Una scena straziante, che dovrebbe sollevare in tutte le coscienze una domanda scomoda: siamo davvero disposti ad accettare che anche gli animali provano emozioni? Che amano, ricordano, soffrono? Perché spesso, nel nostro mondo iperrazionale, tendiamo a relegare gli animali a istinti e automatismi. Ma le neuroscienze comportamentali ci dicono altro. E la vita stessa, nei suoi gesti più naturali, lo dimostra ogni giorno. Ecco perché quel che è accaduto in Malesia ci riguarda. Non solo perché è l’ennesimo caso di fauna selvatica travolta da una strada che attraversa un habitat, ma perché ci costringe a guardare in faccia il dolore animale. Un dolore muto, certo. Ma non per questo meno reale. Anzi, forse più puro, perché privo delle sovrastrutture emotive e delle difese che noi esseri umani impariamo a costruire. L’elefantessa non ha chiesto aiuto. Non ha invocato vendetta. Non ha accusato nessuno. Ha semplicemente provato, con tutta se stessa, a salvare ciò che amava.
E quando ha capito che non c’era più nulla da fare, ha scelto di restare. Non è un’eccezione. Ogni giorno, nel silenzio delle foreste, delle campagne, degli allevamenti, milioni di animali provano emozioni che raramente siamo disposti a riconoscere. Soffrono la fame, il freddo, la separazione, la solitudine. Cercano calore, affetto, sicurezza. E quando perdono un figlio, lo piangono. Lo fanno le elefantesse, le mucche, le pecore, le scrofe…
Lo fanno anche se noi continuiamo a raccontarci che “sono solo animali”. Ma se provassimo per un momento a guardarli con occhi diversi? Se smettessimo di misurare la dignità del dolore con la scala della nostra specie? Forse, capiremmo che non siamo soli. Che condividiamo questa Terra con esseri viventi capaci di sentimenti profondi. E che proprio da loro potremmo imparare qualcosa sul significato dell’amore, della perdita, della fedeltà.

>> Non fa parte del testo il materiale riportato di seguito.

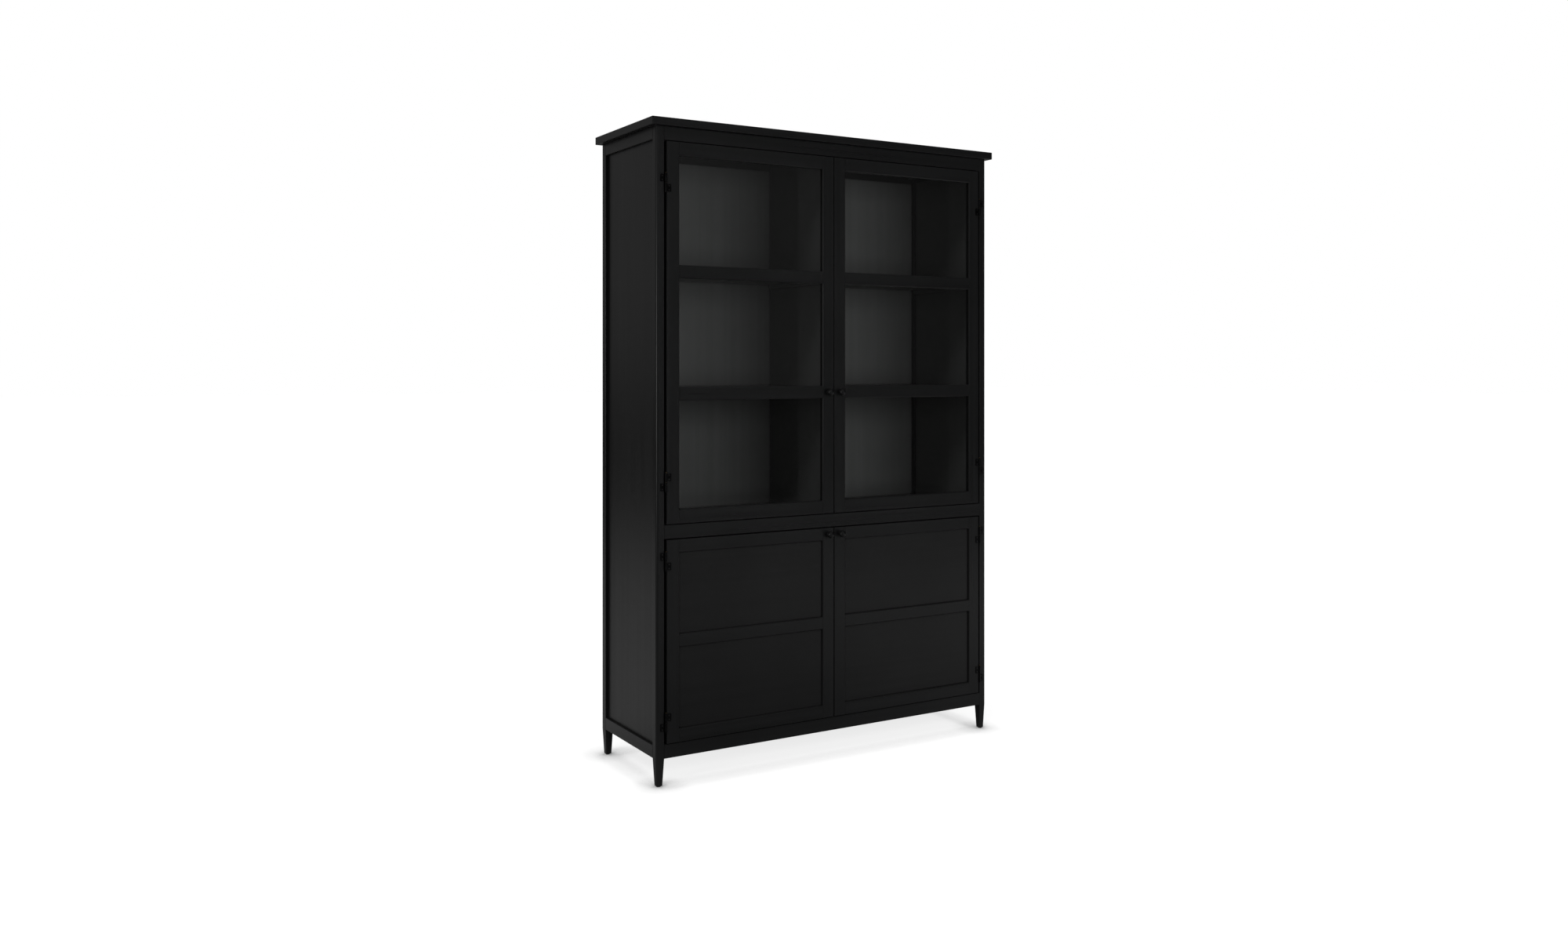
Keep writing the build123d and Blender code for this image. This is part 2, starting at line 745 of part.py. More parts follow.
def finish_stiles(hinge_stile, meeting_stile, side, door, z_knob):
    """Screw holes for the hinges and the knob, and the seat of the strike disc."""
    for z_hinge, post_part in door_hinges(door):
        for hole in leaf_screw_holes(side, z_hinge, -post_part, on_post=False):
            hinge_stile -= hole
    meeting_stile -= knob_hole(side, z_knob)
    meeting_stile -= strike(side, door)
    return hinge_stile, meeting_stile


def strike(side, door):
    """A steel disc let into a door's back, opposite its magnet."""
    return catch_disc(side, door[1], door_back - strike_thickness, strike_diameter,
                      strike_thickness)


def pane(side, z_span):
    """A pane of glass with play all round in its rebate."""
    return side_block(side, grown(opening_u, rebate_width - glass_play),
                      (glass_front, glass_back), grown(z_span, rebate_width - glass_play))


def glazing_beads(side, z_span):
    """Four rounded sticks that hold a pane in its rebate from behind."""
    y_span = (glass_back + bead_clearance, door_back)
    outer = rebate_width - bead_clearance
    u_low, u_high = opening_u
    beads = []
    for low, high in ((z_span[0] - outer, z_span[0]), (z_span[1], z_span[1] + outer)):
        beads.append(side_block(side, grown(opening_u, outer), y_span, (low, high)))
    inner_z = grown(z_span, -bead_clearance)
    for low, high in ((u_low - outer, u_low), (u_high, u_high + outer)):
        beads.append(side_block(side, (low, high), y_span, inner_z))
    middle_x = side * (u_low + u_high) / 2
    middle_z = (z_span[0] + z_span[1]) / 2
    rounded = []
    for index, bead in enumerate(beads):
        axis = Axis.X if index < 2 else Axis.Z
        inside = bead.edges().filter_by(axis).sort_by(
            lambda e: abs(e.center().X - middle_x) + abs(e.center().Z - middle_z)
            - e.center().Y)[0]
        rounded.append(fillet(inside, bead_round))
    return rounded


def door_panel(side, z_span):
    """A flat panel of a lower door, short of its grooves' bottoms."""
    reach = groove_depth - panel_end_play
    y_front = door_front + door_panel_setback
    return side_block(side, grown(opening_u, reach), (y_front, y_front + door_panel_thickness),
                      grown(z_span, reach))


def door_hardware(name, side, door, z_knob):
    """Write one door's knob, hinge leaves, and its fixings: screws and strike disc."""
    hinges = door_hinges(door)
    write(name + "_knob", knob(side, z_knob))
    write(name + "_hinge_leaves",
          *[hinge_leaf(side, z, -part, on_post=False) for z, part in hinges])
    screws = [screw for z, part in hinges
              for screw in leaf_screws(side, z, -part, on_post=False)]
    write(name + "_fixings", *screws, knob_screw(side, z_knob), strike(side, door))


def write_glazed_door(side_name, side):
    name = "upper_" + side_name + "_door"
    openings = glazed_openings()
    z_knob = (openings[0][1] + openings[1][0]) / 2
    hinge_stile, meeting_stile, bars = door_frame(side, upper_door, openings, rebate)
    hinge_stile, meeting_stile = finish_stiles(hinge_stile, meeting_stile, side, upper_door,
                                               z_knob)
    write(name + "_hinge_stile", hinge_stile)
    write(name + "_meeting_stile", meeting_stile)
    write(name + "_rails", bars[0], bars[-1])
    write(name + "_glazing_bars", *bars[1:-1])
    write(name + "_glass", *[pane(side, z_span) for z_span in openings])
    write(name + "_glazing_beads",
          *[bead for z_span in openings for bead in glazing_beads(side, z_span)])
    door_hardware(name, side, upper_door, z_knob)


def write_panelled_door(side_name, side):
    name = "lower_" + side_name + "_door"
    openings = panelled_openings()
    z_knob = lower_door[1] - lower_door_rail_height / 2
    hinge_stile, meeting_stile, bars = door_frame(side, lower_door, openings, panel_groove)
    hinge_stile, meeting_stile = finish_stiles(hinge_stile, meeting_stile, side, lower_door,
                                               z_knob)
    write(name + "_hinge_stile", hinge_stile)
    write(name + "_meeting_stile", meeting_stile)
    write(name + "_rails", *bars)
    write(name + "_panels", *[door_panel(side, z_span) for z_span in openings])
    door_hardware(name, side, lower_door, z_knob)


# ---------------------------------------------------------------- decks and shelves
panes = glazed_openings()
lower_shelf_top = crossbars(lower_door, panelled_openings())[1][1] - shelf_below_bar_top
upper_shelf_tops = [pane[0] - shelf_below_bar_top for pane in panes[1:]]


def write_boards():
    deck_y = (rail_back, back_rail_front)
    bottom_deck = board(bottom_rail_top, side_rail_inside - board_play, deck_y, True)
    middle_deck = board(mid_rail_top, panel_inside - board_play, deck_y, True)
    lower_housing = partition_housing(lower_bay)
    write("bottom_deck", bottom_deck - lower_housing)
    write("middle_deck", middle_deck - lower_housing - partition_housing(upper_bay))
    write("partitions", partition(lower_bay), partition(upper_bay))
    write("lower_shelves", *[half_shelf(side, lower_shelf_top) for side in SIDES.values()])
    write("upper_shelves", *[half_shelf(side, top)
                             for side in SIDES.values() for top in upper_shelf_tops])
    write("shelf_cleats", *[cleat(*place) for place in cleat_places()])
    write("cleat_screws", *[screw for place in cleat_places()
                            for screw in cleat_screws(*place)])


def write_carcass():
    for side_name, side in SIDES.items():
        write("front_" + side_name + "_post", post(side, is_front=True))
        write("back_" + side_name + "_post", post(side, is_front=False))
        write(side_name + "_side_panel", side_panel(side))
    for name, z_middle in rail_middles.items():
        write("front_" + name + "_rail", front_rail(z_middle))
    write("back_rails", *[back_rail(z) for z in rail_middles.values()])
    write("side_rails", *[side_rail(side, z_middle)
                          for side in SIDES.values() for z_middle in side_rail_middles])
    write("back_panels", *[back_panel(z_span) for z_span in back_openings])
    write("top_board", top_board())
    corners = [(side, is_front) for side in SIDES.values() for is_front in (True, False)]
    write("foot_glides", *[foot_glide(side, is_front) for side, is_front in corners])
    write("corner_blocks", *[corner_block(side, is_front) for side, is_front in corners])
    write("top_fixing_screws", *[top_fixing_screw(side, is_front)
                                 for side, is_front in corners])


def write_carcass_hardware():
    stops = ((upper_door[1], under_top), (lower_door[1], mid_rail_top - board_thickness))
    write("door_stops", *[door_stop(door_top, z_top) for door_top, z_top in stops])
    write("catch_magnets", *[magnet(side, door_top)
                             for door_top, z_top in stops for side in SIDES.values()])
    places = [(side, z, part) for side in SIDES.values() for z, part in hinge_places()]
    write("post_hinge_leaves", *[hinge_leaf(side, z, part, on_post=True)
                                 for side, z, part in places])
    write("hinge_pins", *[hinge_pin(side, z) for side, z, part in places])
    write("post_hinge_screws", *[screw for side, z, part in places
                                 for screw in leaf_screws(side, z, part, on_post=True)])


os.makedirs("parts", exist_ok=True)
write_carcass()
write_boards()
write_carcass_hardware()
for side_name, side in SIDES.items():
    write_glazed_door(side_name, side)
    write_panelled_door(side_name, side)
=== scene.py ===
# %% [markdown]
# # A black china cabinet with glass doors
#
# The cabinet is a joiner's piece: slim square posts that taper into legs, framed sides and
# doors, three glass panes in each upper door and two flat panels in each lower one. All of
# it is painted satin black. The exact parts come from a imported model. This lesson gives them
# their finishes, turns four better knobs, and sets up a pale studio round the cabinet.
#
# Everything is in metres: +X to the right, +Y to the back and +Z up.

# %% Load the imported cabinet
import json
import math

import bpy
import numpy as np
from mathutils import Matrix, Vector


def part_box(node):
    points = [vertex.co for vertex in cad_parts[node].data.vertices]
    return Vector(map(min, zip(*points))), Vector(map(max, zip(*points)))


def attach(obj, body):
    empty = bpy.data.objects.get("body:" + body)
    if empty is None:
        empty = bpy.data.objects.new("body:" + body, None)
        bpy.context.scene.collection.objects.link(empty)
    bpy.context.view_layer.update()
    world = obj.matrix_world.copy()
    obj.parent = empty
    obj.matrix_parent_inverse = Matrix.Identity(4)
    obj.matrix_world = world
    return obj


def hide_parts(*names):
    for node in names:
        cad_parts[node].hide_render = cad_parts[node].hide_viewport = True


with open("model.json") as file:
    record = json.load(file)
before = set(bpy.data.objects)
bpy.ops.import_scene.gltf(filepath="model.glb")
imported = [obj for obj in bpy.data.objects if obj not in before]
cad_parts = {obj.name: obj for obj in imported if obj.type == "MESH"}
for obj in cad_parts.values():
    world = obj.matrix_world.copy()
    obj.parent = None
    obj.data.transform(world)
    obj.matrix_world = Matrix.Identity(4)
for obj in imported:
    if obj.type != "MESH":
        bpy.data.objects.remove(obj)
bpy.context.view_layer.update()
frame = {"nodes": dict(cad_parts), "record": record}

# %% [markdown]
# ## Working with shader nodes
#
# A procedural finish is a small graph of nodes. Adding nodes by hand is wordy, so five short
# helpers do it. They add a node and set its values, join two sockets, start a material with
# its Principled shader, do one step of arithmetic, and spread a value over a new range.
# Values that are the same all over a surface are set on the shader's own sockets, and only
# values that change over the surface are linked.

# %% Helpers for node graphs
def add(tree, kind, inputs=(), **settings):
    """A node of this kind, with its settings and the values of its unlinked inputs."""
    node = tree.nodes.new("ShaderNode" + kind)
    for name, value in settings.items():
        setattr(node, name, value)
    for name, value in dict(inputs).items():
        node.inputs[name].default_value = value
    return node


def join(tree, source, target):
    """Links an output socket to an input socket."""
    tree.links.new(source, target)


def begin(name, **values):
    """A material whose Principled shader has these values, with its tree and shader."""
    material = bpy.data.materials.new(name)
    material.use_nodes = True
    tree = material.node_tree
    tree.nodes.clear()
    shader = add(tree, "BsdfPrincipled", values)
    output = add(tree, "OutputMaterial")
    join(tree, shader.outputs["BSDF"], output.inputs["Surface"])
    return material, tree, shader


def math_node(tree, operation, first, second, clamp=False):
    """The output of a Math node. Each operand is a number or an output socket."""
    node = add(tree, "Math", operation=operation, use_clamp=clamp)
    for index, value in enumerate((first, second)):
        if isinstance(value, (int, float)):
            node.inputs[index].default_value = value
        else:
            join(tree, value, node.inputs[index])
    return node.outputs[0]


def spread(tree, value, low, high, to_low=0.0, to_high=1.0):
    """Takes a value from the range low-high to the range to_low-to_high, held at its ends."""
    node = add(tree, "MapRange", {"From Min": low, "From Max": high,
                                  "To Min": to_low, "To Max": to_high})
    join(tree, value, node.inputs["Value"])
    return node.outputs["Result"]


print("helpers ready")

# %% [markdown]
# ## Effects that several finishes share
#
# Three things happen on more than one surface: the wood's grain shows through the paint, the
# paint wears thin along edges, and dust settles on whatever faces up. Each is a node group,
# so that it is built once and every material places it with its own values. Painting the
# same thing into each material would work too, but a change would then be made ten times.

# %% Start a shared group
def begin_group(name, inputs, outputs):
    """An empty shader group with float or vector sockets, and its two end nodes."""
    group = bpy.data.node_groups.new(name, "ShaderNodeTree")
    for label, kind, value in inputs:
        socket = group.interface.new_socket(label, in_out="INPUT", socket_type="NodeSocket" + kind)
        if value is not None:
            socket.default_value = value
    for label, kind in outputs:
        group.interface.new_socket(label, in_out="OUTPUT", socket_type="NodeSocket" + kind)
    return group, group.nodes.new("NodeGroupInput"), group.nodes.new("NodeGroupOutput")


print("ready to build groups")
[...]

Questo incidente non è il primo, e purtroppo non sarà l’ultimo. Ma può, deve, essere un punto di partenza per una riflessione più ampia: sul nostro rapporto con la fauna, sull’urbanizzazione cieca, sulla convivenza con gli altri esseri viventi. Perché il progresso non può essere costruito sul dolore altrui. E la civiltà non si misura solo in tecnologia, ma anche nella capacità di provare compassione.
Il dolore di quella madre elefante resterà impresso a lungo negli occhi di chi ha avuto il coraggio di guardarlo. Non con pietà, ma con rispetto. Quel rispetto che ogni creatura vivente merita. E allora sì, forse il mondo dovrebbe fermarsi. Anche solo per un attimo. Per piangere con lei. Per ricordare che amare, soffrire, disperarsi non sono prerogative umane. Sono il linguaggio universale della vita.